MENO ATOMICHE PIU’ ARMI CONVENZIONALI – A.Tridente – globalmondo 20/4/10

La soddisfazione per la riduzione delle armi nucleari e l’allarme per l’aumento delle armi convenzionali. Si potrebbe sintetizzare così la situazione attuale dopo i risultati dell’accordo Usa-Russia sulla riduzione degli arsenali militari nucleari e il Vertice mondiale sul disarmo nucleare nel corso del quale molti paesi si sono accordati ad applicare gli appelli del Segretario Generale dell’Onu. Ma, non dimenticando che in contro corrente vi è un indecente aumento delle spese militari e della esportazione di armi convenzionali.

Tendenza preoccupante, per non dire deprimente, per via dello spreco di risorse necessarie a programmi alternativi contro la fame, malattie e il sotto sviluppo, aggravatesi con  lo scoppio della crisi economico-finanziaria che ancora percuote duramente miliardi di persone nel mondo.

E i dati confermano questa preoccupazione. I dati del Sipri di Stoccolma, l’istituto di ricerca che puntualmente registra cosa avviene nel mondo delle spese militari e della esportazione di armi, ci indica i paesi che spendono di più in armamenti ogni anno.               

Nel 2008:

      1.   Usa               607       miliardi di dollari

      2.   Cina               84

      3.   Francia           65,74

      4.   G.Bret.           65,35

      5.   Russia            58,6

      6.   Germania        46,87

      7.   Giappone       46,38

      8.   Italia               40,69

Ma non basta. Nel quinquennio 2005-2009 è aumentato il volume d’affari (quello ufficiale) dalla vendita di armi del 22%, e che nello stesso periodo l’Asia si è confermata come la maggiore importatrice  con una quota del 41% del totale.

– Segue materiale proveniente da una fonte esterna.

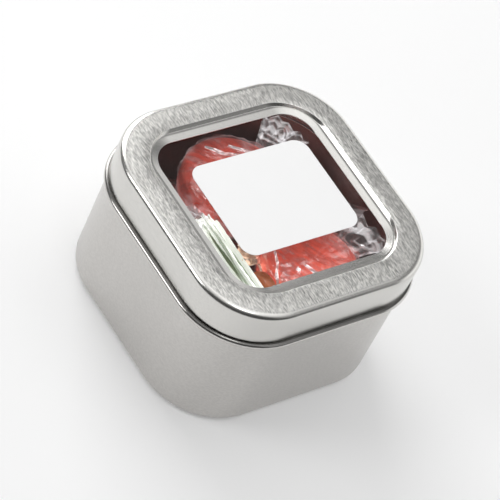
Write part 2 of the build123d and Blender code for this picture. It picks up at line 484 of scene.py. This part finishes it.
def carried_ring(outline, corner_at):
    """Vertices and faces of an outline of (half width, height) carried round a rounded square.

    corner_at gives the corner radius at a half width.
    """
    vertices = []
    for corner in range(4):
        side_x = 1 if corner in (0, 3) else -1
        side_y = 1 if corner in (0, 1) else -1
        for step in range(CORNER_STEPS + 1):
            turn = (corner + step / CORNER_STEPS) * QUARTER
            for half, height in outline:
                radius = corner_at(half)
                straight = half - radius
                vertices.append((
                    side_x * straight + radius * math.cos(turn),
                    side_y * straight + radius * math.sin(turn),
                    height,
                ))
    count = len(outline)
    faces = []
    for station in range(STATIONS):
        here = station * count
        there = (station + 1) % STATIONS * count
        for step in range(count - 1):
            faces.append((here + step, there + step, there + step + 1, here + step + 1))
    return vertices, faces


def cap(count, index):
    """A flat face round a carried ring, at one of the count points of its outline."""
    return tuple(station * count + index for station in range(STATIONS))


def sheet_outline(line, half_sheet):
    """The outline of a sheet along a line: there on one face and back on the other."""
    line = without_repeats(line)
    return offset_line(line, half_sheet) + offset_line(line, -half_sheet)[::-1]


def node_middle(node):
    """The middle and the half sizes of a node's box."""
    low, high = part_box(node)
    return (low + high) / 2, (high - low) / 2


def crumples(reach, depth, seed):
    """A function that says how far film is pushed in at a place: ridges with finer dents on them."""
    finer = 2.6
    shift = Vector((7.13, 3.71, 1.37)) * seed

    def dent(place):
        broad = abs(noise.noise(place / reach + shift))
        fine = abs(noise.noise(place * finer / reach + shift))
        return depth * (1.4 * broad + 0.5 * (1.0 - 2.0 * fine))

    return dent


def dome(out, fullness):
    """Height of a pressed form: 1 over its middle and 0 at its edge, where out is 1."""
    return (1.0 - out ** fullness) ** (1.0 / fullness)


def grid_faces(rows, columns, closed=False):
    """Faces between rows of points that follow one another; a closed row goes round."""
    faces = []
    for row in range(rows - 1):
        for column in range(columns if closed else columns - 1):
            a = row * columns + column
            b = row * columns + (column + 1) % columns
            faces.append((a, b, b + columns, a + columns))
    return faces


def pressed_form(middle, half, fullness, dent=None, rings=22, sectors=96):
    """A round pressed form with full soft edges, and dents where a function gives them."""
    vertices = []
    for ring in range(-rings, rings + 1):
        out = math.sin(QUARTER * (1 - abs(ring) / rings))
        rise = math.copysign(dome(out, fullness), ring)
        for sector in range(sectors):
            turn = 2 * math.pi * sector / sectors
            outward = Vector((math.cos(turn), math.sin(turn), 0.0))
            place = middle + outward * (half.x * out) + Vector((0.0, 0.0, half.z * rise))
            if dent:
                inward = (outward * out + Vector((0.0, 0.0, rise))).normalized()
                place -= inward * max(0.0, dent(place))
            vertices.append(tuple(place))
    return vertices, grid_faces(2 * rings + 1, sectors, closed=True)


def tail_form(root, turn, reach, pinch, spread, top, rise, seed, pleats, stations=7):
    """One twisted end of film: gathered at its root and fanned out in uneven crumpled pleats."""
    flare, climb_rate, bow = 0.8, 2.2, 0.12
    root_fold, kept_sway, sway_reach = 0.45, 0.55, 0.35
    chance = random.Random(seed)
    along = Vector((math.cos(turn), math.sin(turn), 0.0))
    across = Vector((-along.y, along.x, 0.0))
    row = 2 * pleats + 1
    heights = [chance.uniform(0.3, 1.0) * (pleat % 2) for pleat in range(row)]
    sways = [0.0] * row
    vertices = []
    for station in range(stations + 1):
        part = station / stations
        width = pinch + (spread - pinch) * part ** flare
        fold = rise * (root_fold + (1.0 - root_fold) * part)
        climb = root.z + (top - root.z) * min(1.0, climb_rate * part)
        for pleat in range(row):
            side = pleat / pleats - 1.0
            sways[pleat] = kept_sway * sways[pleat] + (1.0 - kept_sway) * chance.uniform(-1.0, 1.0)
            place = Vector(root) + along * (reach * part * (1.0 - bow * side * side))
            place += across * (width * (side / 2 + sway_reach * sways[pleat] / row))
            lift = climb - fold * (heights[pleat] + 0.5 * abs(sways[pleat]))
            vertices.append((place.x, place.y, min(lift, top)))
    faces = []
    for station in range(stations):
        for pleat in range(row - 1):
            a = station * row + pleat
            if (station + pleat) % 2:
                faces += [(a, a + 1, a + 1 + row), (a, a + 1 + row, a + row)]
            else:
                faces += [(a, a + 1, a + row), (a + 1, a + 1 + row, a + row)]
    return vertices, faces


def fold_form(line, middle, half, top, wide=0.35 * MM, tall=0.5 * MM, pieces=8):
    """A fold of film along a line over a round sweet: a crest with a foot on each side."""
    points = []
    for start, end in zip(line, line[1:]):
        points += [start.lerp(end, piece / pieces) for piece in range(pieces)]
    points.append(line[-1])
    vertices = []
    for index, point in enumerate(points):
        ahead = points[min(index + 1, len(points) - 1)] - points[max(index - 1, 0)]
        sideways = Vector((-ahead.y, ahead.x)).normalized() * wide
        out = min(0.999, (point - middle.xy).length / half.x)
        surface = min(middle.z + half.z * dome(out, RED_FULLNESS), top - tall)
        crest = surface + tall * math.sin(math.pi * (index + 0.5) / len(points)) ** 0.5
        foot = surface - tall
        for place, height in ((point - sideways, foot), (point, crest), (point + sideways, foot)):
            vertices.append((place.x, place.y, height))
    faces = []
    for index in range(len(points) - 1):
        a = 3 * index
        faces += [(a, a + 3, a + 4, a + 1), (a + 1, a + 4, a + 5, a + 2)]
    return vertices, faces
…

Gli Stati Uniti si dividono oltre la metà del mercato mondiale e non sono da meno gli altri paesi europei, Francia, GB, Italia, Paesi Bassi e Spagna che di dividono il resto, per non parlare della neutrale Svezia che vende quanto la Cina.

 



Non meno grave e sorprendente è il Sudamerica, che acquista meno del 10% del totale, ma che ha aumentato le proprie importazioni del 150% rispetto al 2004!

Seppure con l’importazione di un modesto 7% del mercato mondiale, anche l’Africa sub-sahariana, ultimo dei continenti nella graduatoria, alimenta conflitti locali di paesi instabili come Sudan e Ciad. Le stesse restrizioni a paesi come Eritrea, Somalia, Costa d’Avorio e Congo, sono spesso aggirate e la cifra degli acquisti prima indicata, afferma il Sipri, potrebbe non essere veritiera.

Per venire all’Italia, ricorda ancora il Sipri, la spesa miliare dell’Italia è 1,8% del Pil ma il costo pro-capite per ogni italiano raggiunge i 689 dollari, una delle maggiori del mondo e che per il quinto anno consecutivo supera la Germania (568), e da molti anni quello della Russia (413) e del Giappone (361).

Osserva ancora il Sipri che in un anno, nonostante la crisi finanziaria, la spesa militare è aumentata del 4%, raggiungendo nel 2008 la cifra sbalorditiva di 1.464 miliardi di dollari (oltre 1.000 miliardi di euro), quanto speso alla fine degli anni della guerra fredda, con un aumento del 45% nell’ultimo decennio, cifra corrispondente al 2,4% del prodotto interno lordo mondiale!

Per concludere, va ricordato che la Finmeccanica, grazie al sostegno del governo, rappresenta, per il valore del fatturato esportato, uno dei dieci maggiori paesi esportatore del mondo, in continuo sviluppo con acquisizioni di importanti imprese americane del settore, come ad esempio la DRS Technologies.

Insomma, a conclusione di questa breve nota, ci può star bene il riferimento a quell’ironico film con Alberto Sordi che impersonava il mercante di armi. La pellicola denunciava errate convinzioni, spesso profondamente radicate, che le armi, sono un prodotto come gli altri, e che la loro destinazione d’uso non riguarda chi lo produce e lo vende, governi, imprese e lavoratori.

Lo slogan “finchè c’è guerra c’è speranza”, detto ironicamente da Sordi nel film non è solo cinico e spregiudicato per le imprese che le armi producono ed esportano, ma è anche, e purtroppo, di parte di lavoratori che ci lavorano in queste imprese.